The initiative has drawn support from major technology companies and industry organisations. In the Docker release, Jonathan Bryce, executive director of the Cloud Native Computing Foundation, welcomed the move. “Docker’s move to make its hardened images freely available under Apache 2.0 underscores its strong commitment to the open source ecosystem,” Bryce said. Many CNCF projects can already be found in the DHI catalogue, and giving the broader community access to secure, well-maintained building blocks helps strengthen the software supply chain together, he added.
There are other similar moves in the industry towards making hardened and cut-down images freely available, as using minimal, security-focused container images becomes a core requirement for most organisations. Google has maintained its distroless images as an open source project for several years, offering minimal container images based on Debian that contain only application runtime dependencies without shells or package managers. The smallest distroless image is approximately 2 megabytes, representing about 50 per cent of the size of Alpine Linux and less than 2 per cent of a standard Debian image. Major projects including Kubernetes, Knative, and Tekton have adopted Google’s distroless images in production environments.
Competitors such as Chainguard offer nearly 500 minimal, hardened container images with a similar focus on reducing known vulnerabilities. The company recently launched a new Images Directory with security advisories and automated update tools. Chainguard provides free developer images at the latest version whilst offering production images with patch service level agreements and features such as Federal Information Processing Standards compliance as commercial offerings.

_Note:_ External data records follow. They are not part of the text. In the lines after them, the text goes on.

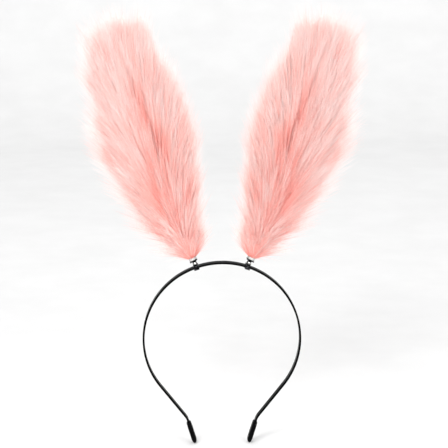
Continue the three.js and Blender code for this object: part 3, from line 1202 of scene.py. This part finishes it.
    def skirt(self, roots: Array, tips: Array) -> tuple[Array, Array]:
        """Stand a share of the strands round the gathered neck, flared over the ferrule.

        Args:
            roots: Rows of distance, across and depth of the roots.
            tips: The same for the tips.

        Returns:
            The new roots and tips.
        """
        rng, n = self.rng, len(tips)
        moved = (rng.random(n) < self.style.collar)[:, None]
        around = rng.uniform(0, np.pi, n)
        cos, sin = np.cos(around), np.sin(around)
        height = rng.uniform(0, 1, n) ** 0.7
        flare = 3.0 + 9.0 * height + rng.uniform(-1.5, 4.5, n)
        half_width, half_depth = self.gathered_neck
        ring = (
            rng.uniform(1.5, 6.0, n),
            half_width * cos,
            self.face.value * half_depth * sin,
        )
        rise, back_in, flat_depth = 20 * height, 5.5 * height, flare * 0.45 * sin
        droop = (
            0.8 + 0.2 * flare * sin + rise,
            flare * cos - back_in,
            self.face.value * (1.0 + flat_depth),
        )
        roots = np.where(moved, np.stack(ring, axis=1), roots)
        return roots, np.where(moved, np.stack(droop, axis=1), tips)

    def keep_in_leaf(self, tips: Array, rim: Array) -> None:
        """Keep the tips above the ferrule and within the ear's outline, which stays ragged.

        Args:
            tips: Tips of the strands, which are changed.
            rim: How close each strand is to the seam, from 0 to 1.
        """
        rng, n, out = self.rng, len(tips), self.face.value
        lowest = self.above_ferrule + 0.28 * np.abs(tips[:, 2]) + rng.uniform(0, 3, n)
        tips[:, 0] = np.clip(tips[:, 0], lowest, self.top + rng.uniform(10, 27, n))
        spare = rng.uniform(5.5, 9.5, n)
        widest = self.tip_size(tips[:, 0], 0) + spare + 5.0 * (tips[:, 0] < 150)
        tips[:, 1] = np.clip(tips[:, 1], -widest, widest)
        tips[:, 2] = out * np.clip(out * tips[:, 2], 0.3 - 5.0 * rim, self.deepest)

    def lay_out(self) -> Follicles:
        """Scatter the roots and point every strand.

        Returns:
            The follicles of this coat.
        """
        rng, style, n = self.rng, self.style, self.style.count
        distance, share = self.scatter()
        panel = (distance - self.neck) / (self.panel_length - self.neck)
        across = share * PANEL_LEAF.at(panel, 0)
        depth = self.face.value * np.sqrt(1 - share**2) * PANEL_LEAF.at(panel, 1)

        full = np.clip(distance / self.full_pile_at, 0, 1) ** 0.8
        length = (self.short_pile + self.added_pile * full) * style.reach
        reach = length * rng.uniform(0.72, 1.12, n)
        closing = np.clip((distance - self.closes_from) / self.closes_over, 0, 1)
        inwards = 1 - closing * rng.uniform(0, 1.25, n)
        lift = rng.uniform(*style.lift, n) * inwards
        offset = across - self.parting(distance)
        gap = self.crevice(distance)
        near = np.exp(-((offset / self.bank_width) ** 2)) * gap
        pushed = share + np.sign(offset) * near * style.parted
        lean = pushed + rng.normal(0, 0.05, n)
        rim = np.clip((np.abs(lean) - 0.55) / 0.4, 0, 1)
        tips = self.tips(distance, lean, reach, lift * (1 - 0.45 * near))

        # Strands on the two banks of an open parting don't share a lock.
        bank = np.sign(offset) * (gap > 0.15) * (style.parted > 0)
        places = np.stack([distance, across, bank], axis=1)
        lock = rng.integers(0, n, style.locks)
        ends = self.lock_ends(distance[lock], pushed[lock], reach[lock], inwards[lock])
        pull = rng.uniform(*style.hold, n)
        tips, lock_of = self.gather(tips, places, ends, places[lock], pull)
        fine = rng.integers(0, n, self.tufts)
        pull = rng.uniform(0.3, 0.8, n)
        tips, fine_of = self.gather(tips, places, tips[fine], places[fine], pull)
        loose = self.ruffle(tips, lean, rim)
        roots, tips = self.skirt(np.stack([distance, across, depth], axis=1), tips)
        self.keep_in_leaf(tips, rim)

        distance, across, _ = roots.T
        root = self.spine.place(*roots.T)
        straight = self.spine.place(*tips.T) - root
        length, zero = np.linalg.norm(straight, axis=1), np.zeros(n)
        beside = self.spine.place(distance, across + 1, zero)
        sideways = beside - self.spine.place(distance, across, zero)
        sideways /= np.linalg.norm(sideways, axis=1)[:, None]
        outwards = np.tile([0.0, float(self.face.value), 0.0], (n, 1))
        bow_across = rng.normal(0, 0.05, n) + 0.07 * lean
        bow_out = rng.uniform(0.05, 0.2, n) * length * (1 - 0.6 * near) * (1 - rim)
        bow = sideways * (-bow_across * length)[:, None] + outwards * bow_out[:, None]
        curl = sideways * (rng.normal(0, 0.014, n) * length)[:, None]
        curl += outwards * (rng.normal(0, 0.012, n) * length)[:, None]

        girth = rng.uniform(*style.girth, n) * MM * np.where(loose, 0.6, 1.0)
        # Painted shade: strands near an open parting get a deeper tint, which stands for the shade
        # in the crevice of the parting.
        furrow_shade = np.exp(-((offset / self.furrow_shade_width) ** 2)) * gap
        tint = rng.normal(0.56, 0.13, style.locks)[lock_of]
        tint = tint + rng.normal(0, 0.2, self.tufts)[fine_of]
        higher = distance / self.panel_length - 0.4
        paler = style.tone + 0.16 * np.clip(lean, 0, 1) + 0.34 * higher
        tint = np.clip(tint + paler - 0.38 * furrow_shade, 0.0, 1.0)
        return Follicles(root, straight + bow, -bow, curl, girth, tint)


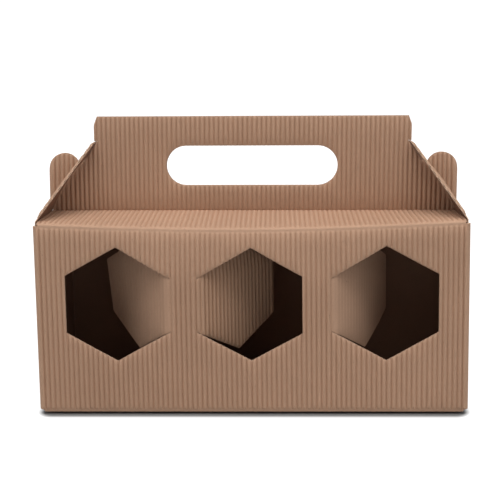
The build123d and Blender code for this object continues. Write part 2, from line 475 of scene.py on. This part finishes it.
def column_crush(ramp_low, ramp_high):
    """The share of flute height along the front or back column, with its ramp's ends."""

    def crush(u, v):
        share = crushed_between(v, ramp_low, ramp_high, ramp_share, ramp_fade)
        share = np.minimum(share, crushed_between(v, -quarter - 0.2, 0.2, crease_share, crease_run))
        share = np.minimum(share, crushed_between(v, wall_run - 0.5, lid_low + 0.5, crease_share, lid_fade))
        return np.minimum(share, crushed_between(v, lid_high, handle_low, handle_fold_share, handle_fade))

    return crush


def turned(quarters):
    """Puts points of a column drawn as the front's in their place, turned about the vertical axis."""
    angle = math.radians(90 * quarters)
    c, s = math.cos(angle), math.sin(angle)
    return lambda x, y, z: np.stack([c * x - s * y, s * x + c * y, z], axis=1)


def lid_share(v):
    """How far over the lid a level is, 0 at the crease and 1 from the handle's fold on."""
    return np.clip((v - lid_low) / lid_run, 0, 1)


def front_place(u, v, height):
    where = front_path.at(v, height)
    x = u + wander(u)
    y, z = where[:, 0], where[:, 1]
    back, up = wall_warp(x, fold_size + v)
    on_lid = v > wall_run
    share = np.clip((lid_high - v) / lid_run, 0, 1)
    back = np.where(on_lid, give(x) * lean_depths[-1] * share, back)
    up = np.where(on_lid, -give(x) * sag_drops[-1] * share**1.2, up)
    along_bottom = smooth(-v - quarter - 0.2, 0.0, crease_run)
    up = up - crease_settle * (1 - np.maximum(smooth(v, 0.0, settle_run), along_bottom))
    return handle_warp(np.stack([x, y + back, z + up], axis=1), lid_share(v))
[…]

Echo Software, another competitor in the space, raised significant funding recently. The company uses AI agents to build and maintain vulnerability-free container images. The container security industry is valued at roughly $3 billion in 2025, and is projected to exceed $20 billion over the next decade, according to Market Research Future.
Docker’s free offering coexists with two commercial tiers. Docker Hardened Images Enterprise provides service level agreements for critical vulnerability remediation within seven days, with plans to reduce this to one day or less. The enterprise tier also offers images compliant with Federal Information Processing Standards and Department of Defence secure technical implementation guides. It allows organisations to customise images whilst maintaining Docker’s secure build infrastructure and compliance guarantees. Docker Hardened Images Extended Lifecycle Support, available as a paid add-on to the enterprise tier, provides up to five additional years of security coverage for software beyond its official end-of-life date. This will suit organisations with legacy systems that will need security updates after upstream support ends.
The company has also enhanced its tooling to support migration to hardened images. As an experimental feature, the Docker AI Assistant can now scan existing containers and recommend equivalent hardened images that match application requirements. This is expected to reach general availability once some learnings from real-world migrations have been incorporated.
Turning to Reddit, in a self-professed hot-take, a developer “sirpatchesalot” expressed his concerns about the Docker hardened images announcement, suggesting it may have been timed to coincide with the changes to Bitnami’s licensing terms. He also pointed out past Docker behaviour of putting free functionality behind a paywall. He points out that limiting the distro used to Debian and Alpine might be a problem for enterprise environments that need a commercial distribution, and he questions the accuracy of Docker’s vulnerability metrics around CVEs.
Free hardened images are nice. Transparency, long-term trust, OS flexibility, and honest vulnerability handling matter more. If you don’t read the fine print, you’re not getting “security” you’re getting vibes.
– sirpatchesalot on Reddit
The comparison to Bitnami’s recent decision to withdraw its free public catalogue of images is particularly relevant. Bitnami, now part of VMware following Broadcom’s acquisition, shifted users to paid subscriptions costing $50,000 or more annually. Bitnami defended the decision by stating that operating a build pipeline and OCI registry for the general public had become unsustainable due to high costs. Docker’s approach differs in that it has explicitly released the images under an open source licence, which provides stronger guarantees about future availability. The company has also emphasised that the move carries the same spirit that defined Docker Official Images over a decade ago, which were made free and have remained free with consistent maintenance.
Tushar Jain, executive vice president of product and engineering at Docker, said every hardened image ships with strong provenance, reproducible builds, and clear attestations. With DHI Enterprise and Extended Lifecycle Support, the company is giving organisations the control and long-term protection they need to keep critical systems secure, Jain said.
The hardened images are now available via Docker Hub. Docker has scheduled a webinar for 13 January 2026 to provide hands-on guidance on using the free hardened images.